David Littleboy (Tokyo, Japan) , Nov 02, 2007; 10:59 a.m.

Mamiya has shutter lenses. There was a 55/2.8 that was still in production until recently and (I seem to recall seeing) a 75mm used shutter lens as well. Also a 50mm shift lens. I really liked the (discontinued) 110/2.8 (a length missing from many systems), and the 55/2.8 was excellent. The 35/3.5 was my favorite, but film flatness was a bit of an issue: if you leave film mid-roll in the camera for an extended period, it puts a nasty kink in it, and you have a fuzzy stripe throug your image. If one simply wastes any frame that's been sitting in the standby position, the problem goes away. It's a pain to have to worry about, and it wastes film. But I understand it's a problem with the P645 as well. The only good news is that it's only really a problem with the 35mm lens; anything longer and depth of focus is adequate to cover it.

My impression is that the Pentax lenses are contrastier, but the Mamiya lenses have better bokeh. Over here (Japan), Pentax is by far the most common camera for landscape work, and Mamiya rules the studios. Before I had figured this out, I went Mamiya because I objected to paying for and lugging a motor drive, even though the weight difference was zilch<g>. It just grated philosophically; a landscape camera needs a motor drive less than a fish needs a bicycle.

Anyway, for the contrasty lenses (and the 33-<whatever> zoom), I'd recommend putting up with the egregious electronic excesses of the P645. (Of course recording the shutter speed and f stop is real nice, something the Mamiya 645 doesn't do.)

FWIW, just before I quit film and went digital I picked up a Mamiya 7, and was completely floored at how much better 6x7 is than 645. It's only 66% more film, but it feels like a whole different world. So if I were doing it all over again, I'd probably go with the P67 (or grin and bear the price of the Mamiya 7's 43/4.5).

Adam Maas , Nov 02, 2007; 01:03 p.m.

The Mamiya is the more flexible system, as it offers multiple prisms, backs and drives. The Pentax is generally a better value, and it will give you full compatibility between the MF and AF bodies, as well as better on-camera flash options (The Pentax 35mm/DSLR flashes do TTL on the 645's).

Best of the Mamiya? Wide range of lenses including 4 leaf shutter lenses, N/L leaf shutter lenses integrate with WG401 winder on Pro/ProTL. Interchangable backs. Supports older digital backs. Lenses can be used (in stop-down metering mode) on 645AF system, which allows for modern digital backs (including the current best value, the Mamiya ZD back), can be used as manual wind (quiet) and offers 2 winders (slow, Lithium-powered WG402, fast AA powered WG401), ultra-inexpensive 645E model offers a trigger-wind grip. Note the Mamiya has both a body battery and a winder battery, only the latter is AA's (The winder eats batteries, the body itself does not).

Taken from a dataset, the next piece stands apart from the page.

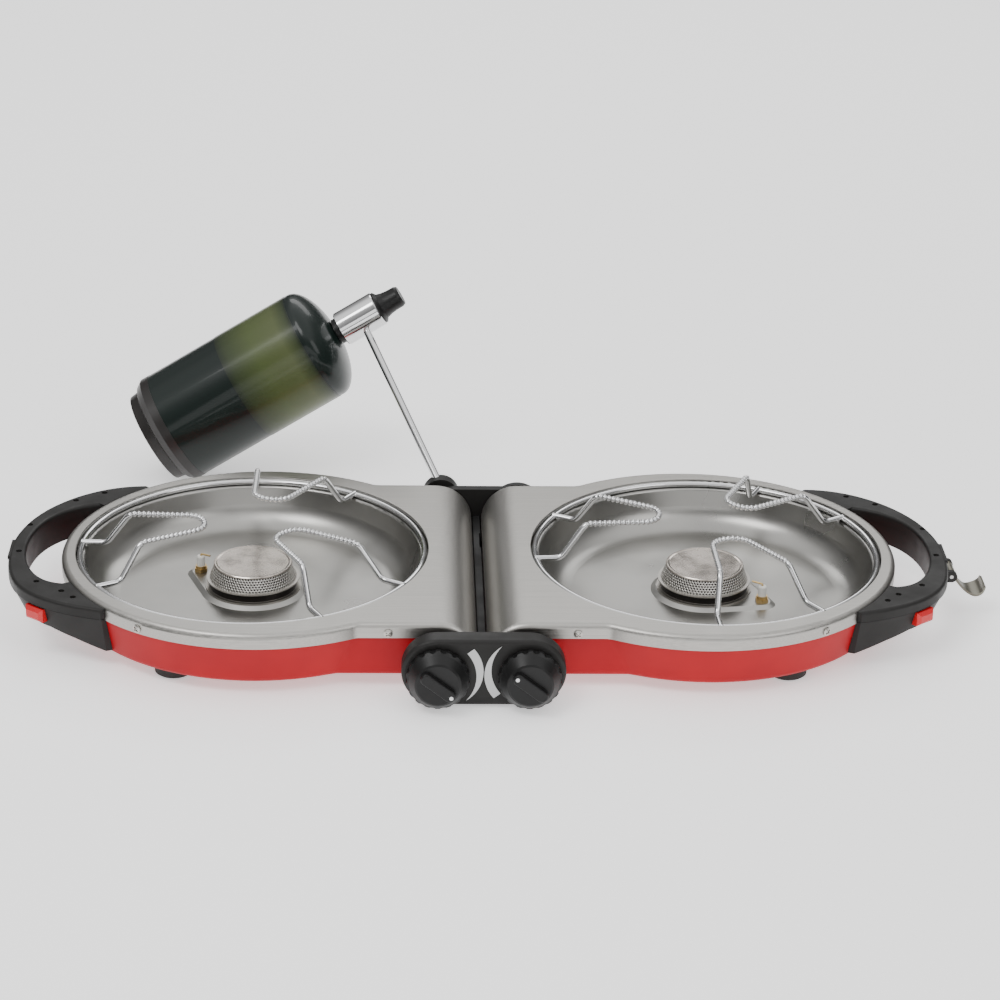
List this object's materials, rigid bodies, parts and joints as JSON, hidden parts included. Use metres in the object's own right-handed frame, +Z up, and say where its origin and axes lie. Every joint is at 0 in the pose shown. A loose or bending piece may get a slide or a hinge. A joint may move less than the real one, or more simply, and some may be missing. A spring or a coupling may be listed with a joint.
{
  "type": "camp stove",
  "caption": "Folding propane camp stove with round wire pan supports in dished bowls, loop handles, a centre spine with gas knobs, and a screw-on fuel bottle on a supply pipe.",
  "frame": {"origin": "middle of the spine's centre foot pad on the table, under the gap between the halves, in line with both burners", "axes": "+X along the length to the right when facing the knobs, -Y to the control panel at the front, +Z up, -Z out of the resting face"},
  "size_m": [0.7794, 0.5245, 0.1702],
  "materials": {
    "brushed_steel": "brushed stainless sheet, grain along the length",
    "red_paint": "semi-gloss red enamel on steel",
    "bowl_steel": "drawn steel sheet, satin",
    "burner_dark": "heat-darkened burner body",
    "mesh_steel": "perforated stainless flame ring",
    "cap_steel": "polished stainless cap",
    "white_ceramic": "glazed white ceramic",
    "brass": "plain brass, lightly tarnished",
    "chrome": "bright chrome plate",
    "black_plastic": "fine textured black plastic",
    "gloss_black": "black plastic, slightly glossy",
    "red_plastic": "glossy red plastic",
    "rubber": "black rubber",
    "zinc_screws": "zinc plated screws",
    "bush_plastic": "dark acetal bush",
    "spine_paint": "black coated steel",
    "mark_grey": "pale grey print",
    "dot_white": "white dot",
    "latch_grey": "grey-olive coated spring steel",
    "green_paint": "glossy dark green paint",
    "label_paper": null,
    "foot_plastic": "black plastic foot ring",
    "steel": "plain machined steel"
  },
  "bodies": {
    "spine": {"control_panel": "black_plastic", "panel_cover": "black_plastic", "flame_marks": "mark_grey", "gas_manifold": "brass", "spine_beam": "spine_paint", "rear_bracket": "black_plastic", "hinge_pins": "steel", "spine_feet": "rubber", "left_valve": "brass", "right_valve": "brass"},
    "left_half": {"left_top_plate": "brushed_steel", "left_base_shell": "red_paint", "left_burner_bowl": "bowl_steel", "left_burner_cup": "burner_dark", "left_burner_mesh": "mesh_steel", "left_burner_cap": "cap_steel", "left_igniter_ceramic": "white_ceramic", "left_igniter_metal": "brass", "left_gas_tube": "steel", "left_hinge_bushes": "bush_plastic", "left_handle_upper": "black_plastic", "left_handle_lower": "black_plastic", "left_piezo_unit": "gloss_black", "left_feet": "rubber", "left_screws": "zinc_screws"},
    "right_half": {"right_top_plate": "brushed_steel", "right_base_shell": "red_paint", "right_burner_bowl": "bowl_steel", "right_burner_cup": "burner_dark", "right_burner_mesh": "mesh_steel", "right_burner_cap": "cap_steel", "right_igniter_ceramic": "white_ceramic", "right_igniter_metal": "brass", "right_gas_tube": "steel", "right_hinge_bushes": "bush_plastic", "right_handle_upper": "black_plastic", "right_handle_lower": "black_plastic", "right_piezo_unit": "gloss_black", "right_feet": "rubber", "right_screws": "zinc_screws", "latch_pin": "steel"},
    "left_grate": {"left_pan_support": "chrome"},
    "right_grate": {"right_pan_support": "chrome"},
    "left_button": {"left_igniter_button": "red_plastic"},
    "right_button": {"right_igniter_button": "red_plastic"},
    "latch": {"latch_lever": "latch_grey"},
    "left_knob_set": {"left_knob": "gloss_black", "left_knob_dot": "dot_white", "left_valve_stem": "steel"},
    "right_knob_set": {"right_knob": "gloss_black", "right_knob_dot": "dot_white", "right_valve_stem": "steel"},
    "supply": {"swivel_knuckle": "black_plastic", "supply_pipe": "chrome", "regulator_body": "chrome", "regulator_cap": "gloss_black"},
    "bottle": {"fuel_bottle": "green_paint", "bottle_valve": "gloss_black", "bottle_foot": "foot_plastic", "bottle_label": "label_paper"}
  },
  "joints": [
    {"name": "left_fold", "type": "hinge", "parent": "spine", "child": "left_half", "pos_m": [-0.0345, 0, 0.0265], "axis": [0, 1, 0], "range_deg": [0, 90]},
    {"name": "right_fold", "type": "hinge", "parent": "spine", "child": "right_half", "pos_m": [0.0345, 0, 0.0265], "axis": [0, -1, 0], "range_deg": [0, 90]},
    {"name": "left_grate_lift", "type": "slide", "parent": "left_half", "child": "left_grate", "axis": [0, 0, 1], "range_m": [0, 0.004]},
    {"name": "right_grate_lift", "type": "slide", "parent": "right_half", "child": "right_grate", "axis": [0, 0, 1], "range_m": [0, 0.004]},
    {"name": "left_button_push", "type": "slide", "parent": "left_half", "child": "left_button", "axis": [0.6198, 0.7848, 0], "range_m": [0, 0.004], "stiffness_N_per_m": 300, "springref_m": -0.003},
    {"name": "right_button_push", "type": "slide", "parent": "right_half", "child": "right_button", "axis": [-0.6198, 0.7848, 0], "range_m": [0, 0.004], "stiffness_N_per_m": 300, "springref_m": -0.003},
    {"name": "latch_swing", "type": "hinge", "parent": "right_half", "child": "latch", "pos_m": [0.3776, 0, 0.036], "axis": [0, -1, 0], "range_deg": [0, 120]},
    {"name": "left_knob_turn", "type": "hinge", "parent": "spine", "child": "left_knob_set", "pos_m": [-0.0345, -0.17, 0.0265], "axis": [0, -1, 0], "range_deg": [-15, 105]},
    {"name": "right_knob_turn", "type": "hinge", "parent": "spine", "child": "right_knob_set", "pos_m": [0.0345, -0.17, 0.0265], "axis": [0, -1, 0], "range_deg": [-50, 70]},
    {"name": "supply_swivel", "type": "hinge", "parent": "spine", "child": "supply", "pos_m": [-0.0295, 0.145, 0.038], "axis": [0, 1, 0], "range_deg": [0, 60]},
    {"name": "bottle_unscrew", "type": "slide", "parent": "supply", "child": "bottle", "axis": [-0.8572, -0.0675, -0.5105], "range_m": [0, 0.02]}
  ]
}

The Mamiya ergonomics are IMHO better on the Super/Pro/ProTL than the original Pentax 645, the N/NII are better in turn than the Mamiyas.

The biggest beefs I have with the Pentax system are the lack of interchangable backs (Once you have these, you won't go back) and the fixed viewfinder (a mistake Mamiya also made with the 645AF). Another advantage to the Pentax system is the 67 adaptor, allowing full use of the 67 lenses on the 645.

Personally, I went with the Mamiya (Super in my case). I like the Pentax's, but got rather annoyed with fixed backs when using my Mamiya M645 that I made the choice to go with the newer Mamiyas rather than getting the Pentax I was considering (Since I shoot with Pentax DSLR kit, I'd get a lot of kit interchangability by going P645).

A. Valerio , Nov 02, 2007; 01:57 p.m.

So far it looks like the Pentax is the way to go. What is a good price for the body, standard lens, and 120 insert? Cheaper than the Mamiya? Hopefully I am coparing the right models here.

One issue with the Mamiya that someone here can probably confirm or disconfirm is I heard that the viewfinder prism with the variable diopter adjustment uses a penta-mirror...?!

Does the grip/drive come off the Pentax? I saw one detached on ebay, and I can't for the life of me figure out why they would make it that way if there was no manual advance...other than maybe to change the batteries? I need to look at those manuals that someone pointed me to.

I just want to get my feet wet with something that doesn't cost much. There's also a possibility of one day getting a Pentax 67II, so the ability to share lenses sounds good.

Which digital backs work on the older Mamiyas? Are they any good? How much do they run?

Making an informed decision is always interesting. Thanks for the help so far.